11. In the above decision also, the Supreme Court held that the order of the Court below in rejecting an application filed under Order 1, Rule 10(2) C.P.C by holding that as the jurisdiction of the reference Court arises out of the reference, Order 1, Rule 10(2) of C.P.C is not maintainable.
12. Per Contra, the learned counsel for the second respondent submitted that second respondent has been already examined and cross-examined and in such circumstances, the Revision Petitioner has acquised to his impleadment, and therefore it cannot be challenged now by filing the above Revision Petition.
13. I have considered the rival submissions carefully with regard to facts and citations.
14. After going through the entire records and the Judgements referred to earlier, I am of the considered view that the trial Court has committed an illegality in allowing the application filed by the second respondent herein under Order 1, Rule 10(2) C.P.C.
15. Second respondent's case is that he is a joint owner of the property acquired along with the Revision Petitioner and he has to be impleaded to decide the nature of nucleus of the acquired property. It is not his case that he has also accepted the award under protest and sought for reference for enhancement of compensation. In such circumstances, this application itself filed under Order 1, Rule 10(2) C.P.C. Is not maintainable before the reference Court.
16. The reference Court gets its jurisdiction from a valid order of reference and the reference Court is expected to determine the adequacy or otherwise of the amount of compensation paid under the award. It is not within the domain of the reference Court to decide the nature of the nucleus of the acquired property as contended by the second respondent herein.

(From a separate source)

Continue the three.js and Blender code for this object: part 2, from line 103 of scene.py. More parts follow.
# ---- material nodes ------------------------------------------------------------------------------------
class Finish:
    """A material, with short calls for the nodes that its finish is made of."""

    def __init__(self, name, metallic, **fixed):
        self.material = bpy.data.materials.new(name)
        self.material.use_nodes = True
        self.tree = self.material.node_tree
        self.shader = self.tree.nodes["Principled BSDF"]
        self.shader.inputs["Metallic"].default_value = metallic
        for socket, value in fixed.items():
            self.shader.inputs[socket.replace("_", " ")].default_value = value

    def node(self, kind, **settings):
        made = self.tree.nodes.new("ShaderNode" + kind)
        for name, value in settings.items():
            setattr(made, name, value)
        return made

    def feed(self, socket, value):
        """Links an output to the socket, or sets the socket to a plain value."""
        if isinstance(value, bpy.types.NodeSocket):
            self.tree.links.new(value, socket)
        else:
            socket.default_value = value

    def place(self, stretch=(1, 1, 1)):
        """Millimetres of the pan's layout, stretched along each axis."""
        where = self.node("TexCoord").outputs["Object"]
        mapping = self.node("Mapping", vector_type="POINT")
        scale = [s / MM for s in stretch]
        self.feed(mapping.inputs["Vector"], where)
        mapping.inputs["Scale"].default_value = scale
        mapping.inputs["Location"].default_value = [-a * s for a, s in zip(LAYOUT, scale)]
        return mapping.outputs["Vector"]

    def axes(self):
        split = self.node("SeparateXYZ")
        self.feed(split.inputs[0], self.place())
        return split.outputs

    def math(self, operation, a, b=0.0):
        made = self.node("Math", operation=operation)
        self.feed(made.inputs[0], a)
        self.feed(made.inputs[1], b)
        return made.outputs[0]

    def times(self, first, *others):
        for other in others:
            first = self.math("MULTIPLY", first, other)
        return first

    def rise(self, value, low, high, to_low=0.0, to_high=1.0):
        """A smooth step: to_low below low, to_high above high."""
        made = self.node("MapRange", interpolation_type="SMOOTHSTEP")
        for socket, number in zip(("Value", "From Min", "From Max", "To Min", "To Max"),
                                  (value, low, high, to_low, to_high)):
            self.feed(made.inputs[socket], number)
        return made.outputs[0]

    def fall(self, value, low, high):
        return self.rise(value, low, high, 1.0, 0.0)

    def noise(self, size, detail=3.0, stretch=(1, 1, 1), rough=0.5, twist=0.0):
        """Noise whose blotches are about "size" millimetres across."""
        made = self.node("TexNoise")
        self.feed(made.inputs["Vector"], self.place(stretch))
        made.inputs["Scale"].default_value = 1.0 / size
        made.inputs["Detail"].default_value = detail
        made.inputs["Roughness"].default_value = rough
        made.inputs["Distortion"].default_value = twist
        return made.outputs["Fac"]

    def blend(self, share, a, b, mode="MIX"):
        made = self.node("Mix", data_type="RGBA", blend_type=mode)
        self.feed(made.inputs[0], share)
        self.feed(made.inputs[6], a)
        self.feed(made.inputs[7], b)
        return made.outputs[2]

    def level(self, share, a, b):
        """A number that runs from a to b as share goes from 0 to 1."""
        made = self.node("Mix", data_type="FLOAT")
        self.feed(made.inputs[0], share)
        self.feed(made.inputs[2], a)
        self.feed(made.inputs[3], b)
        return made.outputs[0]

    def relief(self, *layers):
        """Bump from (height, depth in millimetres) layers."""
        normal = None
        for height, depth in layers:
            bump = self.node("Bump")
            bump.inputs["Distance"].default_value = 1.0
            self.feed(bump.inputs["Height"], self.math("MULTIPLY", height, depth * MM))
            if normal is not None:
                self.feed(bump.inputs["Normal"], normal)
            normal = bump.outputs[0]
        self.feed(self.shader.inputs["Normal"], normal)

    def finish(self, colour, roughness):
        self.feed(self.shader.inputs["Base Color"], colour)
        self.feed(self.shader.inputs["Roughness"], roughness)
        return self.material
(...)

17. When the impleading petition is not maintainable as held by the Hon'ble Supreme Court in the above decision, the subsequent examination and cross-examination of the second respondent herein by the reference Court will not make the impleading application maintainable. Further this being a legal defect cannot be cured at all. Therefore the evidence given by the second respondent in the reference Court is to be eschewed.
18. Therefore in the absence of a valid reference, the application filed in I.A.403 of 2005 is not at all maintainable. That itself is sufficient to dismiss the impleading application. Further, even assuming for arguments sake that he is also a co-owner of the acquired property, still he is not entitled to any
enhancement of the compensation amount as the reference application filed by the Revision Petitioner is on behalf of him only and not on behalf of other Co- owners.
19. Hence, I have no hesitation in setting aside the order in I.A.No.403 of 2005 by allowing the Civil Revision Petition. No Costs. Consequently, connected C.M.P.is also closed.